Ammo The Bavarian Bullet that isn't from Bavaria??

Tom Hughes

First Sergeant
Joined
May 27, 2019
Location
Mississippi
I found this bullet, identified as a rare .54 caliber Bavarian Sharps Carbine bullet.
I found this bullet in Redwood, MS a few miles north of Vicksburg.
The camp had the appearance of almost exclusively being Union cavalry. Only one 3-ring minie ball, the rest Sharps carbine bullets.

Here's the kicker - The more I've researched this bullet the more I'm discovering that this bullet didn't seem to have foreign origins, nor is it identified among the cousins of Sharps carbine bullets.

I guess I'm throwing this out to the forum and asking if anyone knows anything concrete about this bullet?
I've always heard it called a Bavarian Sharps. But now I don't seem to know what it is.

.54 Bavarian Sharps.JPG
 

ucvrelics

Colonel
Forum Host
Regtl. Quartermaster Shiloh 2020
Asst. Regtl. Quartermaster Antietam 2021
Joined
May 7, 2016
Location
Alabama
There have been others found (NOT MANY) in Liverpool, Edwards and a CS camp north of Madison and even a few reported ones from North Tenn and West Virginia which don't really match the ones found in Miss. There has been some discussion over the years about these and even though the jury is still out I believe they are from a Confederate made mold to fit the Lorenz Extracorps Carbine of which the South imported 10,000. The musket was 13.9mm which is .556 and the CS 54cal round did not shoot well in these carbines so the theory is they made molds for these. There is a mold that was found in a camp in Miss that is in Crouch's book that made these bullets. I'm at my Dads right now so I can't look and post a photo of it.
 

Ara Oko

Private
Joined
Sep 28, 2019
I also think it's a miniball, possibly cast in a non-standard mold the field. The mold marks may still be evident.
Having said that, a lot of different weapons of all sorts of calibres were used, and all had to be supplied. Scavenging used/worthless lead would have helped produce much needed extra ammo.
If you have a University nearby, you might be able to get them to X-ray it.
Just thinking..
 

Tom Hughes

First Sergeant
Joined
May 27, 2019
Location
Mississippi
There have been others found (NOT MANY) in Liverpool, Edwards and a CS camp north of Madison and even a few reported ones from North Tenn and West Virginia which don't really match the ones found in Miss. There has been some discussion over the years about these and even though the jury is still out I believe they are from a Confederate made mold to fit the Lorenz Extracorps Carbine of which the South imported 10,000. The musket was 13.9mm which is .556 and the CS 54cal round did not shoot well in these carbines so the theory is they made molds for these. There is a mold that was found in a camp in Miss that is in Crouch's book that made these bullets. I'm at my Dads right now so I can't look and post a photo of it.
Great info!
 

Don Dixon

Sergeant
Joined
Oct 24, 2008
Location
Fairfax, VA, USA
...I believe they are from a Confederate made mold to fit the Lorenz Extracorps Carbine of which the South imported 10,000. The musket was 13.9mm which is .556 and the CS 54cal round did not shoot well in these carbines so the theory is they made molds for these...

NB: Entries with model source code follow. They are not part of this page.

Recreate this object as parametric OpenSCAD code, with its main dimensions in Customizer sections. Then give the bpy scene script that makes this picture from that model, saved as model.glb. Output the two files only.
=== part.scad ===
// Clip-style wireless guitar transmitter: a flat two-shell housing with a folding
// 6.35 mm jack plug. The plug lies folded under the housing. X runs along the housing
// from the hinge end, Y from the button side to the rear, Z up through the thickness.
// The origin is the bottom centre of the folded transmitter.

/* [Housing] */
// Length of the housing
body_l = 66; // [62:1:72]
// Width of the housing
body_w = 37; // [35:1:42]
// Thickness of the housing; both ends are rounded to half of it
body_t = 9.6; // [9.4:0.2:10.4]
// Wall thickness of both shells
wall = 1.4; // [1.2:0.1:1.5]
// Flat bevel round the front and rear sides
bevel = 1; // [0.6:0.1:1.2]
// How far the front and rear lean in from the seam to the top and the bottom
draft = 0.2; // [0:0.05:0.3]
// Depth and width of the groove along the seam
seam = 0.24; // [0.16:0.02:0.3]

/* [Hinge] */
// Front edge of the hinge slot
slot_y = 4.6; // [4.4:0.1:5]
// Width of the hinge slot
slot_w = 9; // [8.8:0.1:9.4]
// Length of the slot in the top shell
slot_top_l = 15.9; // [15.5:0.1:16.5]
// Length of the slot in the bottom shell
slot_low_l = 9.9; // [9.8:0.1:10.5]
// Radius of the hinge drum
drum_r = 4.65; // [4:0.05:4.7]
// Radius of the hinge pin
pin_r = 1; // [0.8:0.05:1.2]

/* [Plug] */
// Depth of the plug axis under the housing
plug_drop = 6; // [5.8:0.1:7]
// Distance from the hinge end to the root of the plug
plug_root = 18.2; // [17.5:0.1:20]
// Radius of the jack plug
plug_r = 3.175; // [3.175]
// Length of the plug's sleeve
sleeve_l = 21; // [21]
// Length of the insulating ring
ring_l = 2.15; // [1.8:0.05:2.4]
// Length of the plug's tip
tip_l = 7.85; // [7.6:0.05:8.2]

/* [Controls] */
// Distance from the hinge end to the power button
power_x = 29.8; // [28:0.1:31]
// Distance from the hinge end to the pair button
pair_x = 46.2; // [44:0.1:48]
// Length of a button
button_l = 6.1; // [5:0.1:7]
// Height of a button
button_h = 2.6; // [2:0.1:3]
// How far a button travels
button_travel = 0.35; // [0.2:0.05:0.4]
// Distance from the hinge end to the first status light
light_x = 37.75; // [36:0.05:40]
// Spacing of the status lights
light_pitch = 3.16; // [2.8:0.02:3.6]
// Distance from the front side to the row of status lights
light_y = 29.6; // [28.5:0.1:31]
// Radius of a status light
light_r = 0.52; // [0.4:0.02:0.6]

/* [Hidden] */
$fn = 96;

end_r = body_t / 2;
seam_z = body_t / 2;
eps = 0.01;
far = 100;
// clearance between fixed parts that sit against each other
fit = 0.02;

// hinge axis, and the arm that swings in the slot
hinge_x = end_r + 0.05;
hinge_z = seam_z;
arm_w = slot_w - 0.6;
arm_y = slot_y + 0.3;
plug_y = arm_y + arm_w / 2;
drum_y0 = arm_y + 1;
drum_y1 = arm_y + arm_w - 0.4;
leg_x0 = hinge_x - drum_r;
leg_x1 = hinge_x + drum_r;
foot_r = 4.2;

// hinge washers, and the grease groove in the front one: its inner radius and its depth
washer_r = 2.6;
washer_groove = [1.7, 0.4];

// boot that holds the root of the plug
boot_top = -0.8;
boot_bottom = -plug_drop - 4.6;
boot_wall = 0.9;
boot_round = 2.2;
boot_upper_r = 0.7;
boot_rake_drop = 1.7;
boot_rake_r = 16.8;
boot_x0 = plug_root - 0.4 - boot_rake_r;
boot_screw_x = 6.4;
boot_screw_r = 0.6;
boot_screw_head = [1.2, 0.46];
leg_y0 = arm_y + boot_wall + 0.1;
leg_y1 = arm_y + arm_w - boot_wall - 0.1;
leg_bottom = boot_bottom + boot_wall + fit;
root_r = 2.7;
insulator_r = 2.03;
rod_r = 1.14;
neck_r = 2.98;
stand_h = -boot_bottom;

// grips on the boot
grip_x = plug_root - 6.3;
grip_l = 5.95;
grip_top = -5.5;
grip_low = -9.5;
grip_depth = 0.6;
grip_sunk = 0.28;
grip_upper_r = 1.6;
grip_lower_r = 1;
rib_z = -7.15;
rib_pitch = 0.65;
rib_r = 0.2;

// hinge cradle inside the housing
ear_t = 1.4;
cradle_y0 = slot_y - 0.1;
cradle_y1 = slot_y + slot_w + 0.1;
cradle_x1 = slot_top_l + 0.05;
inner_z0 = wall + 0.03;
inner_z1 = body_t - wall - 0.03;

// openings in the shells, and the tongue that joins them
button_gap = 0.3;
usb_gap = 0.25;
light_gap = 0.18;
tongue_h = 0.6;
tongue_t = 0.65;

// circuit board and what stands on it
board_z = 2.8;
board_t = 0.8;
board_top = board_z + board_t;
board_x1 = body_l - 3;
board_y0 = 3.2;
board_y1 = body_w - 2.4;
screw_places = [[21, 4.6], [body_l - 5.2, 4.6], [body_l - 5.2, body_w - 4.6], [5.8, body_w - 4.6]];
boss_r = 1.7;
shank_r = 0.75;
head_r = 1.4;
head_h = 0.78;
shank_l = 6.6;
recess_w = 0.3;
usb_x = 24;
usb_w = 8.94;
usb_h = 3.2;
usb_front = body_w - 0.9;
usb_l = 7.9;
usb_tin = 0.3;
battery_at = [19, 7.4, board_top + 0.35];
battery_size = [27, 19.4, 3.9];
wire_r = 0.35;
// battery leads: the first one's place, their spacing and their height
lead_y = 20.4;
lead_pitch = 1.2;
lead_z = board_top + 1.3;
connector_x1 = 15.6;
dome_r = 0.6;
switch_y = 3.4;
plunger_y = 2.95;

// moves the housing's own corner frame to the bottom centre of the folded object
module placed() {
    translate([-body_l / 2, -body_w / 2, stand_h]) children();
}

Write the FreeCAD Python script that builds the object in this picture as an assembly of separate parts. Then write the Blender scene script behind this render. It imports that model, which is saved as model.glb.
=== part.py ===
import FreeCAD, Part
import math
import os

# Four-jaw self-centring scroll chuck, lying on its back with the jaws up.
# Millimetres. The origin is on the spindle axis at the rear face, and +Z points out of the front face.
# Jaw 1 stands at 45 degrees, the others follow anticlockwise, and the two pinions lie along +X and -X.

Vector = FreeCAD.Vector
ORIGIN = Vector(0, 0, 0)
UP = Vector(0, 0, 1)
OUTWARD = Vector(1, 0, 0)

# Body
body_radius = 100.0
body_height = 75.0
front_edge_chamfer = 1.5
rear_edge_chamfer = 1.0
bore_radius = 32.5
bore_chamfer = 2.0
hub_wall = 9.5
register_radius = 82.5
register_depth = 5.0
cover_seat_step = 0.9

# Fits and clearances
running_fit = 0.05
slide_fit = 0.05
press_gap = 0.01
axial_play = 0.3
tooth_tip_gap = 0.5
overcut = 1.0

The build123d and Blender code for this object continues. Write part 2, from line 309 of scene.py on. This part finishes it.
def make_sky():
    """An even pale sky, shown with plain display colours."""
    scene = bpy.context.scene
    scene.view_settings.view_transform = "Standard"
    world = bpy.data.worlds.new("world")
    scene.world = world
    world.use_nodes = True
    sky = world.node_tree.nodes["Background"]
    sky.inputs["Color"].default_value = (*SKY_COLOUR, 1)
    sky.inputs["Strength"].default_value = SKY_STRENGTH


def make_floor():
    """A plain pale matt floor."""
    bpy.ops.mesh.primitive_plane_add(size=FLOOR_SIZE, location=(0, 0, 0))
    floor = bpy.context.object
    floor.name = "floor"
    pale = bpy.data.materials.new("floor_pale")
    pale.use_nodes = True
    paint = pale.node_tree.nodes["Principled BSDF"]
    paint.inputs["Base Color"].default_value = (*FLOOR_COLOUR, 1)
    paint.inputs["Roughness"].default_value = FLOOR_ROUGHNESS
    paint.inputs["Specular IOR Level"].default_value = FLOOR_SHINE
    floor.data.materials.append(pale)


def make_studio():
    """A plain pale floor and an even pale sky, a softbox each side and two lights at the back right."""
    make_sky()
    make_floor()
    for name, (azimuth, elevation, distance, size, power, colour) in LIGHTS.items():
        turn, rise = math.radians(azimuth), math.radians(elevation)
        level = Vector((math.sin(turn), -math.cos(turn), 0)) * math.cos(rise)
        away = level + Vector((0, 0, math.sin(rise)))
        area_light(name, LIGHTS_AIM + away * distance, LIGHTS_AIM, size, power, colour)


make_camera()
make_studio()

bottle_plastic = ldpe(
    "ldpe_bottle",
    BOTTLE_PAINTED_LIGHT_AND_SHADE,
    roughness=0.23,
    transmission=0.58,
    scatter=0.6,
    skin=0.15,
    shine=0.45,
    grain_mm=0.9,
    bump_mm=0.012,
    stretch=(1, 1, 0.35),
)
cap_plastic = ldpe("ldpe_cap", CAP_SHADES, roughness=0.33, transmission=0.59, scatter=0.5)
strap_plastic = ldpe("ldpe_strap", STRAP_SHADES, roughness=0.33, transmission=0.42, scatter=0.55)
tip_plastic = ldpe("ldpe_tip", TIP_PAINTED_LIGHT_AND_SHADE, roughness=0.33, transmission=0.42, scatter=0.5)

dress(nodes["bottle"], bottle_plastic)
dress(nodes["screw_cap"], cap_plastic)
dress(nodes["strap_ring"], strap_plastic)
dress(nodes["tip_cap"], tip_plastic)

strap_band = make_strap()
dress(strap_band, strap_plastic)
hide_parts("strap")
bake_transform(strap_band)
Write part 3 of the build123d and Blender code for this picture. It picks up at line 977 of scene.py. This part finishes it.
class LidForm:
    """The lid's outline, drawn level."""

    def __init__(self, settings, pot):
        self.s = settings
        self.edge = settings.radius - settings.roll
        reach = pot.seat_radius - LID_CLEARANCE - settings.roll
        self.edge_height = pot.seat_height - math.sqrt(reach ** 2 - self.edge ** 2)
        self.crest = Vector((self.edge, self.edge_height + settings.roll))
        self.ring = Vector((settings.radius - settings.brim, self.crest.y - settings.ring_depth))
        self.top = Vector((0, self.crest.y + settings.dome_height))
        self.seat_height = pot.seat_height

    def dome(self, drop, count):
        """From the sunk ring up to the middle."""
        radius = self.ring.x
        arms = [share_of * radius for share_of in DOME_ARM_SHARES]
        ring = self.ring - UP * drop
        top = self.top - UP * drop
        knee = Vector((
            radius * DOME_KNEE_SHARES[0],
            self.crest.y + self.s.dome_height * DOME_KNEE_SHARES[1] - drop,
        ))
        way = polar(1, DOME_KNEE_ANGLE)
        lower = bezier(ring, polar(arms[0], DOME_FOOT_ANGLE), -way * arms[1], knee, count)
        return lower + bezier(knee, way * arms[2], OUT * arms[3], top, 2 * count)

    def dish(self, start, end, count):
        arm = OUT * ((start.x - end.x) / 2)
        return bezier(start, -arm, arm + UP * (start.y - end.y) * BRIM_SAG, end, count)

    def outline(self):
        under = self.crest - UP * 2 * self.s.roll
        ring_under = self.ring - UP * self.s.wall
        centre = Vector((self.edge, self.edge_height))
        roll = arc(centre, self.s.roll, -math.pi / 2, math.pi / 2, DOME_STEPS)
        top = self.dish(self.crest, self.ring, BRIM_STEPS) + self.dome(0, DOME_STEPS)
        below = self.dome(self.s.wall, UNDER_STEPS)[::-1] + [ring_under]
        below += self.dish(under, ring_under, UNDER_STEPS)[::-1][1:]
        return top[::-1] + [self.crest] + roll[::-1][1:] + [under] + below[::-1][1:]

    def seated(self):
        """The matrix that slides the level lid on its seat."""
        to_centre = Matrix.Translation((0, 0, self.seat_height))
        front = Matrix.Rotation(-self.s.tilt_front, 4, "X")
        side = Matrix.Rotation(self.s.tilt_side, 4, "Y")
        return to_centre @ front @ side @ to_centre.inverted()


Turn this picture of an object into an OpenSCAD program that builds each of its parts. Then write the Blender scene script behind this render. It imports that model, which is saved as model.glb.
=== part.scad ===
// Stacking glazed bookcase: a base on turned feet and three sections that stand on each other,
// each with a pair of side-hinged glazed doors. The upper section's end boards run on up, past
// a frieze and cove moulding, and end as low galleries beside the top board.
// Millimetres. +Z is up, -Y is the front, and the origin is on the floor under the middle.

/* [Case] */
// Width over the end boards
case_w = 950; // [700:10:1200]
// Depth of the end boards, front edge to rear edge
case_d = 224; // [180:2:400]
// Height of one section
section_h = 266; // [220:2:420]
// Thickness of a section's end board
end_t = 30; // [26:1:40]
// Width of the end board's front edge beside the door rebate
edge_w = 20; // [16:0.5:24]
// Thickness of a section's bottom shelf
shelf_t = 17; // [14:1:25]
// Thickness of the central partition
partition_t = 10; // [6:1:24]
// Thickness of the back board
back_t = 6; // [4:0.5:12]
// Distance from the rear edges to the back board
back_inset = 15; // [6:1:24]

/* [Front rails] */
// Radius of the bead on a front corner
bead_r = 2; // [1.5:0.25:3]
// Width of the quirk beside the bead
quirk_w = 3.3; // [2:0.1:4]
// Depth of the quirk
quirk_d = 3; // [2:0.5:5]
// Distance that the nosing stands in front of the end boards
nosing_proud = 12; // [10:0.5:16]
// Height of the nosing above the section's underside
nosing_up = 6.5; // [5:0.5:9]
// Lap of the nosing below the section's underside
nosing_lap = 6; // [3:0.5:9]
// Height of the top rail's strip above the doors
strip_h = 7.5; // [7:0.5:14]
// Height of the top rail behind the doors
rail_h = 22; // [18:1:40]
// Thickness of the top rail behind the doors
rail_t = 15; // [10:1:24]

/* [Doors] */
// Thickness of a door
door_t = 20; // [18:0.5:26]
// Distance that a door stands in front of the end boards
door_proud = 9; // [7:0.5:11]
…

I would be most interested in a citation documenting Confederate importation of 10,000 System Lorenz Extra Corps carbines.

13.9mm converts to .547 inches, but you are correct that Southern .54 caliber ammunition was a poor fit for System Lorenz arms, since the acceptable bore diameter was .547 to .557 inches. But, so was Federal .54 caliber ammunition.

Regards,
Don Dixon
 

Ara Oko

Private
Joined
Sep 28, 2019
This all demonstrates that if you had a non standard rifle, it makes perfect sense you might carry a mold to make bullets for your particular requirements.
Poorly matched ammunition is almost as lethal to the rifleman as the enemy.
I think the .72 prussian muskets were universally disliked, and I can see why. Slinging an ounce of lead downrange not only kicked like hell, but you had little chance of hitting anything more than 50 yards away.
It is no surprise that non-standard alternatives found their way onto the civil var battlefields.